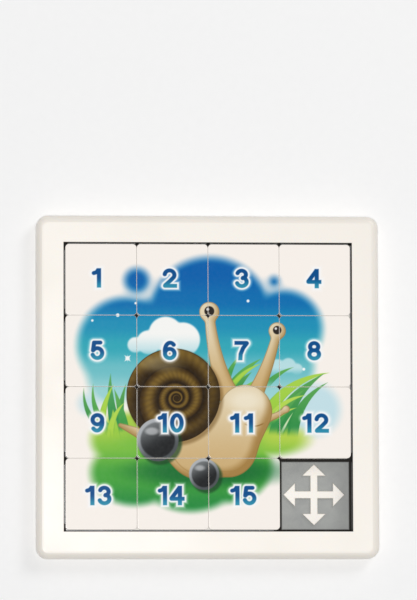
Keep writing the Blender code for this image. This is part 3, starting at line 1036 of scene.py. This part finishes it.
# %% [markdown]
# The frame and the base plate
#
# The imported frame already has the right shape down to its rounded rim, its chamfered opening
# and the undercuts that hold the tongues, so it stays and only gets its plastic. So does the
# base plate, with the sunk floor of the empty cell.

# %% Frame and base plate


def refinish(node, material):
    """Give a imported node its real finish."""
    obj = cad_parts[node]
    obj.data.materials.clear()
    obj.data.materials.append(material)


refinish("frame", FRAME_ABS)
refinish("base_plate", FLOOR_PLASTIC)
print("refinished: frame, base_plate")

# %% [markdown]
# The raised mark
#
# On the floor of the empty cell stands a mark in the frame's ivory: four arrows, one for each
# way that a tile can slide. Its top is level with the floor round it, so a tile passes over
# it. The outline is one arrow repeated by a quarter turn, raised, and softened all round its
# upper edge as a moulded relief is.

# %% Raised mark
mark_low, mark_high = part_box("floor_mark")
MARK_REACH = (mark_high.x - mark_low.x) / 2
MARK_STROKE = 2.6 * MM
HEAD_LENGTH = 4.2 * MM
HEAD_WIDTH = 8.6 * MM
MARK_THICKNESS = 0.7 * MM
MARK_ROUND = 0.28 * MM


def make_mark():
    """Four arrows with softened upper edges."""
    half = MARK_STROKE / 2
    neck = MARK_REACH - HEAD_LENGTH
    arm = (
        (half, -half), (neck, -half), (neck, -HEAD_WIDTH / 2),
        (MARK_REACH, 0.0), (neck, HEAD_WIDTH / 2), (neck, half),
    )
    bm = bmesh.new()
    corners = []
    for quarter in range(4):
        turn = Matrix.Rotation(quarter * math.pi / 2, 3, "Z")
        corners += [bm.verts.new(turn @ Vector((x, y, 0.0))) for x, y in arm]
    face = bm.faces.new(corners)
    raised = bmesh.ops.extrude_face_region(bm, geom=[face])
    lifted = [v for v in raised["geom"] if isinstance(v, bmesh.types.BMVert)]
    bmesh.ops.translate(bm, verts=lifted, vec=(0.0, 0.0, MARK_THICKNESS))
    upper = [e for e in bm.edges if all(v.co.z > MARK_THICKNESS / 2 for v in e.verts)]
    bevel(bm, upper, MARK_ROUND, 4)
    middle = (mark_low + mark_high) / 2
    place = Vector((middle.x, middle.y, mark_high.z - MARK_THICKNESS))
    bmesh.ops.translate(bm, verts=bm.verts, vec=place)
    return make_object("floor_mark_moulding", bm)


mark = make_mark()
dress(mark, FRAME_ABS, "tray", "floor_mark")
print("mark:", len(mark.data.polygons), "faces")

# %% [markdown]
# The table
#
# The puzzle lies on pale matt card, wide enough to fill every view.

# %% Table
TABLE_SIZE = 3.0


def make_table():
    """A wide flat table top."""
    material, tree, shader = new_material("matt_white_card")
    shader.inputs["Roughness"].default_value = 0.9
    place = add_node(tree, "ShaderNodeTexCoord")
    fibre = add_node(
        tree, "ShaderNodeTexNoise", {"Scale": 1 / (3 * MM), "Detail": 3.0},
        {"Vector": place.outputs["Object"]},
    )
    tint = add_node(tree, "ShaderNodeMix", {"data_type": "RGBA"})
    tint.inputs[6].default_value = colour("#FDFDFD")
    tint.inputs[7].default_value = colour("#FAFAFA")
    tree.links.new(fibre.outputs["Fac"], tint.inputs["Factor"])
    tree.links.new(tint.outputs[2], shader.inputs["Base Color"])
    bm = bmesh.new()
    bmesh.ops.create_grid(bm, x_segments=2, y_segments=2, size=TABLE_SIZE / 2)
    top = make_object("table_top", bm)
    top.data.materials.append(material)


make_table()
print("table:", TABLE_SIZE, "m wide")

# %% [markdown]
# The camera
#
# The camera looks down through a long lens, and leans a few degrees to the lower left, so that
# it just sees the frame's two shaded sides. A tall picture is as high as its sensor is wide,
# which gives the lens its length from the height of the view.

# %% Camera
VIEW_CENTRE = Vector((0.17 * MM, 30.4 * MM, TILE_TOP))
VIEW_HEIGHT = 209.9 * MM
CAMERA_DISTANCE = 2.0
LEAN = math.tan(math.radians(4.5))
CAMERA_BACK = Vector((-LEAN, -LEAN, 1.0)).normalized()
SENSOR = 36.0


def make_camera():
    """A camera nearly straight above, framed by the size of its view at the puzzle's face."""
    data = bpy.data.cameras.new("camera")
    data.sensor_width = SENSOR
    data.lens = SENSOR * CAMERA_DISTANCE / VIEW_HEIGHT
    obj = bpy.data.objects.new("camera", data)
    back = CAMERA_BACK
    right = Vector((1.0, 0.0, 0.0)) - back * back.x
    # A slight roll shares the skew of a lean to two sides equally between the frame's edges.
    right = (Matrix.Rotation(back.x * back.y / 2, 3, back) @ right).normalized()
    turn = Matrix((right, back.cross(right), back)).transposed().to_4x4()
    obj.matrix_world = Matrix.Translation(VIEW_CENTRE + back * CAMERA_DISTANCE) @ turn
    bpy.context.scene.collection.objects.link(obj)
    bpy.context.scene.camera = obj

make_camera()
print("camera:", CAMERA_DISTANCE, "m away")

# %% [markdown]
# Light
#
# A softbox stands to the upper right, so that the rims turn gently darker towards the table on
# the other two sides. A strong dish, far back beside the camera's line of sight, lights the
# faces evenly, and a pale room fills the shade.

# %% Light
ROOM_STRENGTH = 0.26
SOFTBOX_PLACE = (0.95, 1.00, 1.3)
DISH_PLACE = VIEW_CENTRE + CAMERA_BACK * 4.5


def make_light(name, place, size, power):
    """A square soft light that faces the middle of the puzzle."""
    lamp = bpy.data.lights.new(name, "AREA")
    lamp.shape = "SQUARE"
    lamp.size = size
    lamp.energy = power
    obj = bpy.data.objects.new(name, lamp)
    obj.location = place
    obj.rotation_euler = (-Vector(place)).to_track_quat("-Z", "Y").to_euler()
    bpy.context.scene.collection.objects.link(obj)


def make_room(strength):
    """An even pale surround."""
    world = bpy.data.worlds.new("pale_room")
    world.use_nodes = True
    background = world.node_tree.nodes["Background"]
    background.inputs["Color"].default_value = (1.0, 1.0, 1.0, 1.0)
    background.inputs["Strength"].default_value = strength
    bpy.context.scene.world = world


make_room(ROOM_STRENGTH)
make_light("upper_right_softbox", SOFTBOX_PLACE, 0.7, 6.5)
make_light("dish_by_the_camera", DISH_PLACE, 0.65, 110.0)
bpy.context.scene.view_settings.view_transform = "Standard"
print("lights:", 2)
•••
Reproduce word for word the material above, beginning with the line that contains "# The imported" and ending with the line that contains "MARK_ROUND = 0.28 * MM".

### Correct output
# The imported frame already has the right shape down to its rounded rim, its chamfered opening
# and the undercuts that hold the tongues, so it stays and only gets its plastic. So does the
# base plate, with the sunk floor of the empty cell.

# %% Frame and base plate


def refinish(node, material):
    """Give a imported node its real finish."""
    obj = cad_parts[node]
    obj.data.materials.clear()
    obj.data.materials.append(material)


refinish("frame", FRAME_ABS)
refinish("base_plate", FLOOR_PLASTIC)
print("refinished: frame, base_plate")

# %% [markdown]
# The raised mark
#
# On the floor of the empty cell stands a mark in the frame's ivory: four arrows, one for each
# way that a tile can slide. Its top is level with the floor round it, so a tile passes over
# it. The outline is one arrow repeated by a quarter turn, raised, and softened all round its
# upper edge as a moulded relief is.

# %% Raised mark
mark_low, mark_high = part_box("floor_mark")
MARK_REACH = (mark_high.x - mark_low.x) / 2
MARK_STROKE = 2.6 * MM
HEAD_LENGTH = 4.2 * MM
HEAD_WIDTH = 8.6 * MM
MARK_THICKNESS = 0.7 * MM
MARK_ROUND = 0.28 * MM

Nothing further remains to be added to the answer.